Over the course of the cruise, a 900-nautical-mile round trip from Annapolis, the boats and boaters had all kinds of other problems to solve. Besides raw water pump failures and rocky bottoms, we had dinghy lifts stuck down in the water, minor crew injuries, storm-launched floating debris to dodge, and more. Having friends with you along the way has numerous benefits.
The story of a cruise is not all about keeping the boat going. Weather delay days join boat/engine delay days as a reality of life on a longer cruise. Several of our cruisers had weather that delayed them, mostly the offshore leg from Cape May to New York City. However, neither weather nor boat issues kept them from joining the cruise at some point.
Our exploration of the best of Long Island Sound included a stop in Greenport, NY. The fleet secured dockage at one of several marinas in Greenport and moorage a mile across the way at the historic Shelter Island Yacht Club.

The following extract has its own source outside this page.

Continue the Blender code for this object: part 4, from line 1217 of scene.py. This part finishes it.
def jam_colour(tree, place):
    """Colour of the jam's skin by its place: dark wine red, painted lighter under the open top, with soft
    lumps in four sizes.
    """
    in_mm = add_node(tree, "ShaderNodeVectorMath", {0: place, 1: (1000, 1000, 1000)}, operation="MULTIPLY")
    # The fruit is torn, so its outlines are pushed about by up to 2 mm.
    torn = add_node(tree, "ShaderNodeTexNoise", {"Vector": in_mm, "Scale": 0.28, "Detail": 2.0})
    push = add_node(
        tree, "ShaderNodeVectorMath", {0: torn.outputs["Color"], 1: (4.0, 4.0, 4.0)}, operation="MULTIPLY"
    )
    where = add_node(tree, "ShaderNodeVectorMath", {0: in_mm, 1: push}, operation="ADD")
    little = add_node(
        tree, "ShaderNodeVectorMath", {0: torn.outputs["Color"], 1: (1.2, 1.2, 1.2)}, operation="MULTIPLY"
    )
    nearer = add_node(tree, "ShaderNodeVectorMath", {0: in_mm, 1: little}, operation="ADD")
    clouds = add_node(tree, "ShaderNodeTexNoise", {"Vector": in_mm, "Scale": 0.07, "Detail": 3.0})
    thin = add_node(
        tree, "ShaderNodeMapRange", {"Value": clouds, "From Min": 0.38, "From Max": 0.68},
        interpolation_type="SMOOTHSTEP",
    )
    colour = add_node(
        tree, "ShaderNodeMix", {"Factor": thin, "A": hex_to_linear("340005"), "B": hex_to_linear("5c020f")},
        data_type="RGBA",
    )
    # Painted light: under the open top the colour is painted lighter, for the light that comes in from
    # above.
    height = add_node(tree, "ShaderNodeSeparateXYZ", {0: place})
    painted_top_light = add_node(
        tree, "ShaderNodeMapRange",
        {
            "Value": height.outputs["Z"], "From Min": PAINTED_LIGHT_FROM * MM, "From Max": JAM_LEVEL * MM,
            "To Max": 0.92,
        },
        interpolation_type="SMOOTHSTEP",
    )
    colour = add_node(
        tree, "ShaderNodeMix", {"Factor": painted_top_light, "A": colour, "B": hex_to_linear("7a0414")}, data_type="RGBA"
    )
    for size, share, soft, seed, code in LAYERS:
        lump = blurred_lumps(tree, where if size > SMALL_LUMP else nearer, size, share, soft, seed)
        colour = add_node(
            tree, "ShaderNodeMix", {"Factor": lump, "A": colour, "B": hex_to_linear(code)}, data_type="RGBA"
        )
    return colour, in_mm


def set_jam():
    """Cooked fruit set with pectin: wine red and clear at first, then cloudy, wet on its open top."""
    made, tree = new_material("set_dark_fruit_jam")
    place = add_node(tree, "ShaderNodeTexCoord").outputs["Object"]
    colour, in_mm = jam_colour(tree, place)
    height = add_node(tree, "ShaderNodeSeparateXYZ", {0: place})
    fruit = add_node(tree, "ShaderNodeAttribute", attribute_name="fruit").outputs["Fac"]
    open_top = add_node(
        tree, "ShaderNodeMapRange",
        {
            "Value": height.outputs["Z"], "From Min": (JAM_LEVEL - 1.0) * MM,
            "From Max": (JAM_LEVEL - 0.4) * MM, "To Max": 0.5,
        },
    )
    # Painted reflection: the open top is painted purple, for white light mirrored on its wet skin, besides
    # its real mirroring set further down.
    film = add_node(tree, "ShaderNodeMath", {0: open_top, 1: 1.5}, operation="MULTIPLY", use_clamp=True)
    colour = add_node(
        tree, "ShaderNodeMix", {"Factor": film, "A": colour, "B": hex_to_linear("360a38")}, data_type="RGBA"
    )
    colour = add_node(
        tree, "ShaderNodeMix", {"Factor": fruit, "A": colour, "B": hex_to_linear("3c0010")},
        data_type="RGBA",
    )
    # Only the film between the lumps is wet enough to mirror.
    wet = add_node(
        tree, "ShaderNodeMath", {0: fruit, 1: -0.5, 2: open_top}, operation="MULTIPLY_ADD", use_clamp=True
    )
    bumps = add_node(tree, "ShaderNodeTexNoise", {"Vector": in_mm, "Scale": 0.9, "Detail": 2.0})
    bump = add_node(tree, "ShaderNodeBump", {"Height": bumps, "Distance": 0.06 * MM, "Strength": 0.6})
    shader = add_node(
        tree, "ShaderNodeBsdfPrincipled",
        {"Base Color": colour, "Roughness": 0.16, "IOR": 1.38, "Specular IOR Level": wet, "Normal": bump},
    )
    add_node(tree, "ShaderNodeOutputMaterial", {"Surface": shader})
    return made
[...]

Writing part of this story, I sat in Greenport on a windy and rain-soaked lay day. The rain, from a sprinkle to a downpour, would ultimately span almost 24 hours. This storm came just days after a historic rainfall in the Hudson River Valley that caused flooding and so much debris floating down the Connecticut River that it put our plans for a stop in Essex, CT, in temporary jeopardy.
There is one silver lining to a full day of rain. You can find all the rainwater leaks on your boat. I’m not saying you can find where they come from. That is a mystery known only to God. But for sure if you are onboard on a long rainy day, you can find the end results of all your leaks.
Back to our first timers leaving the Bay. They did great! Among that group there were no boat issues, no navigation mishaps, and the pure joy of their discovery of life beyond the Chesapeake. If I may be so bold, their experience should serve as enticement to you. Whether you have never been out of the Bay, or it has been a while, there is a distant port calling you. Time to answer the bell!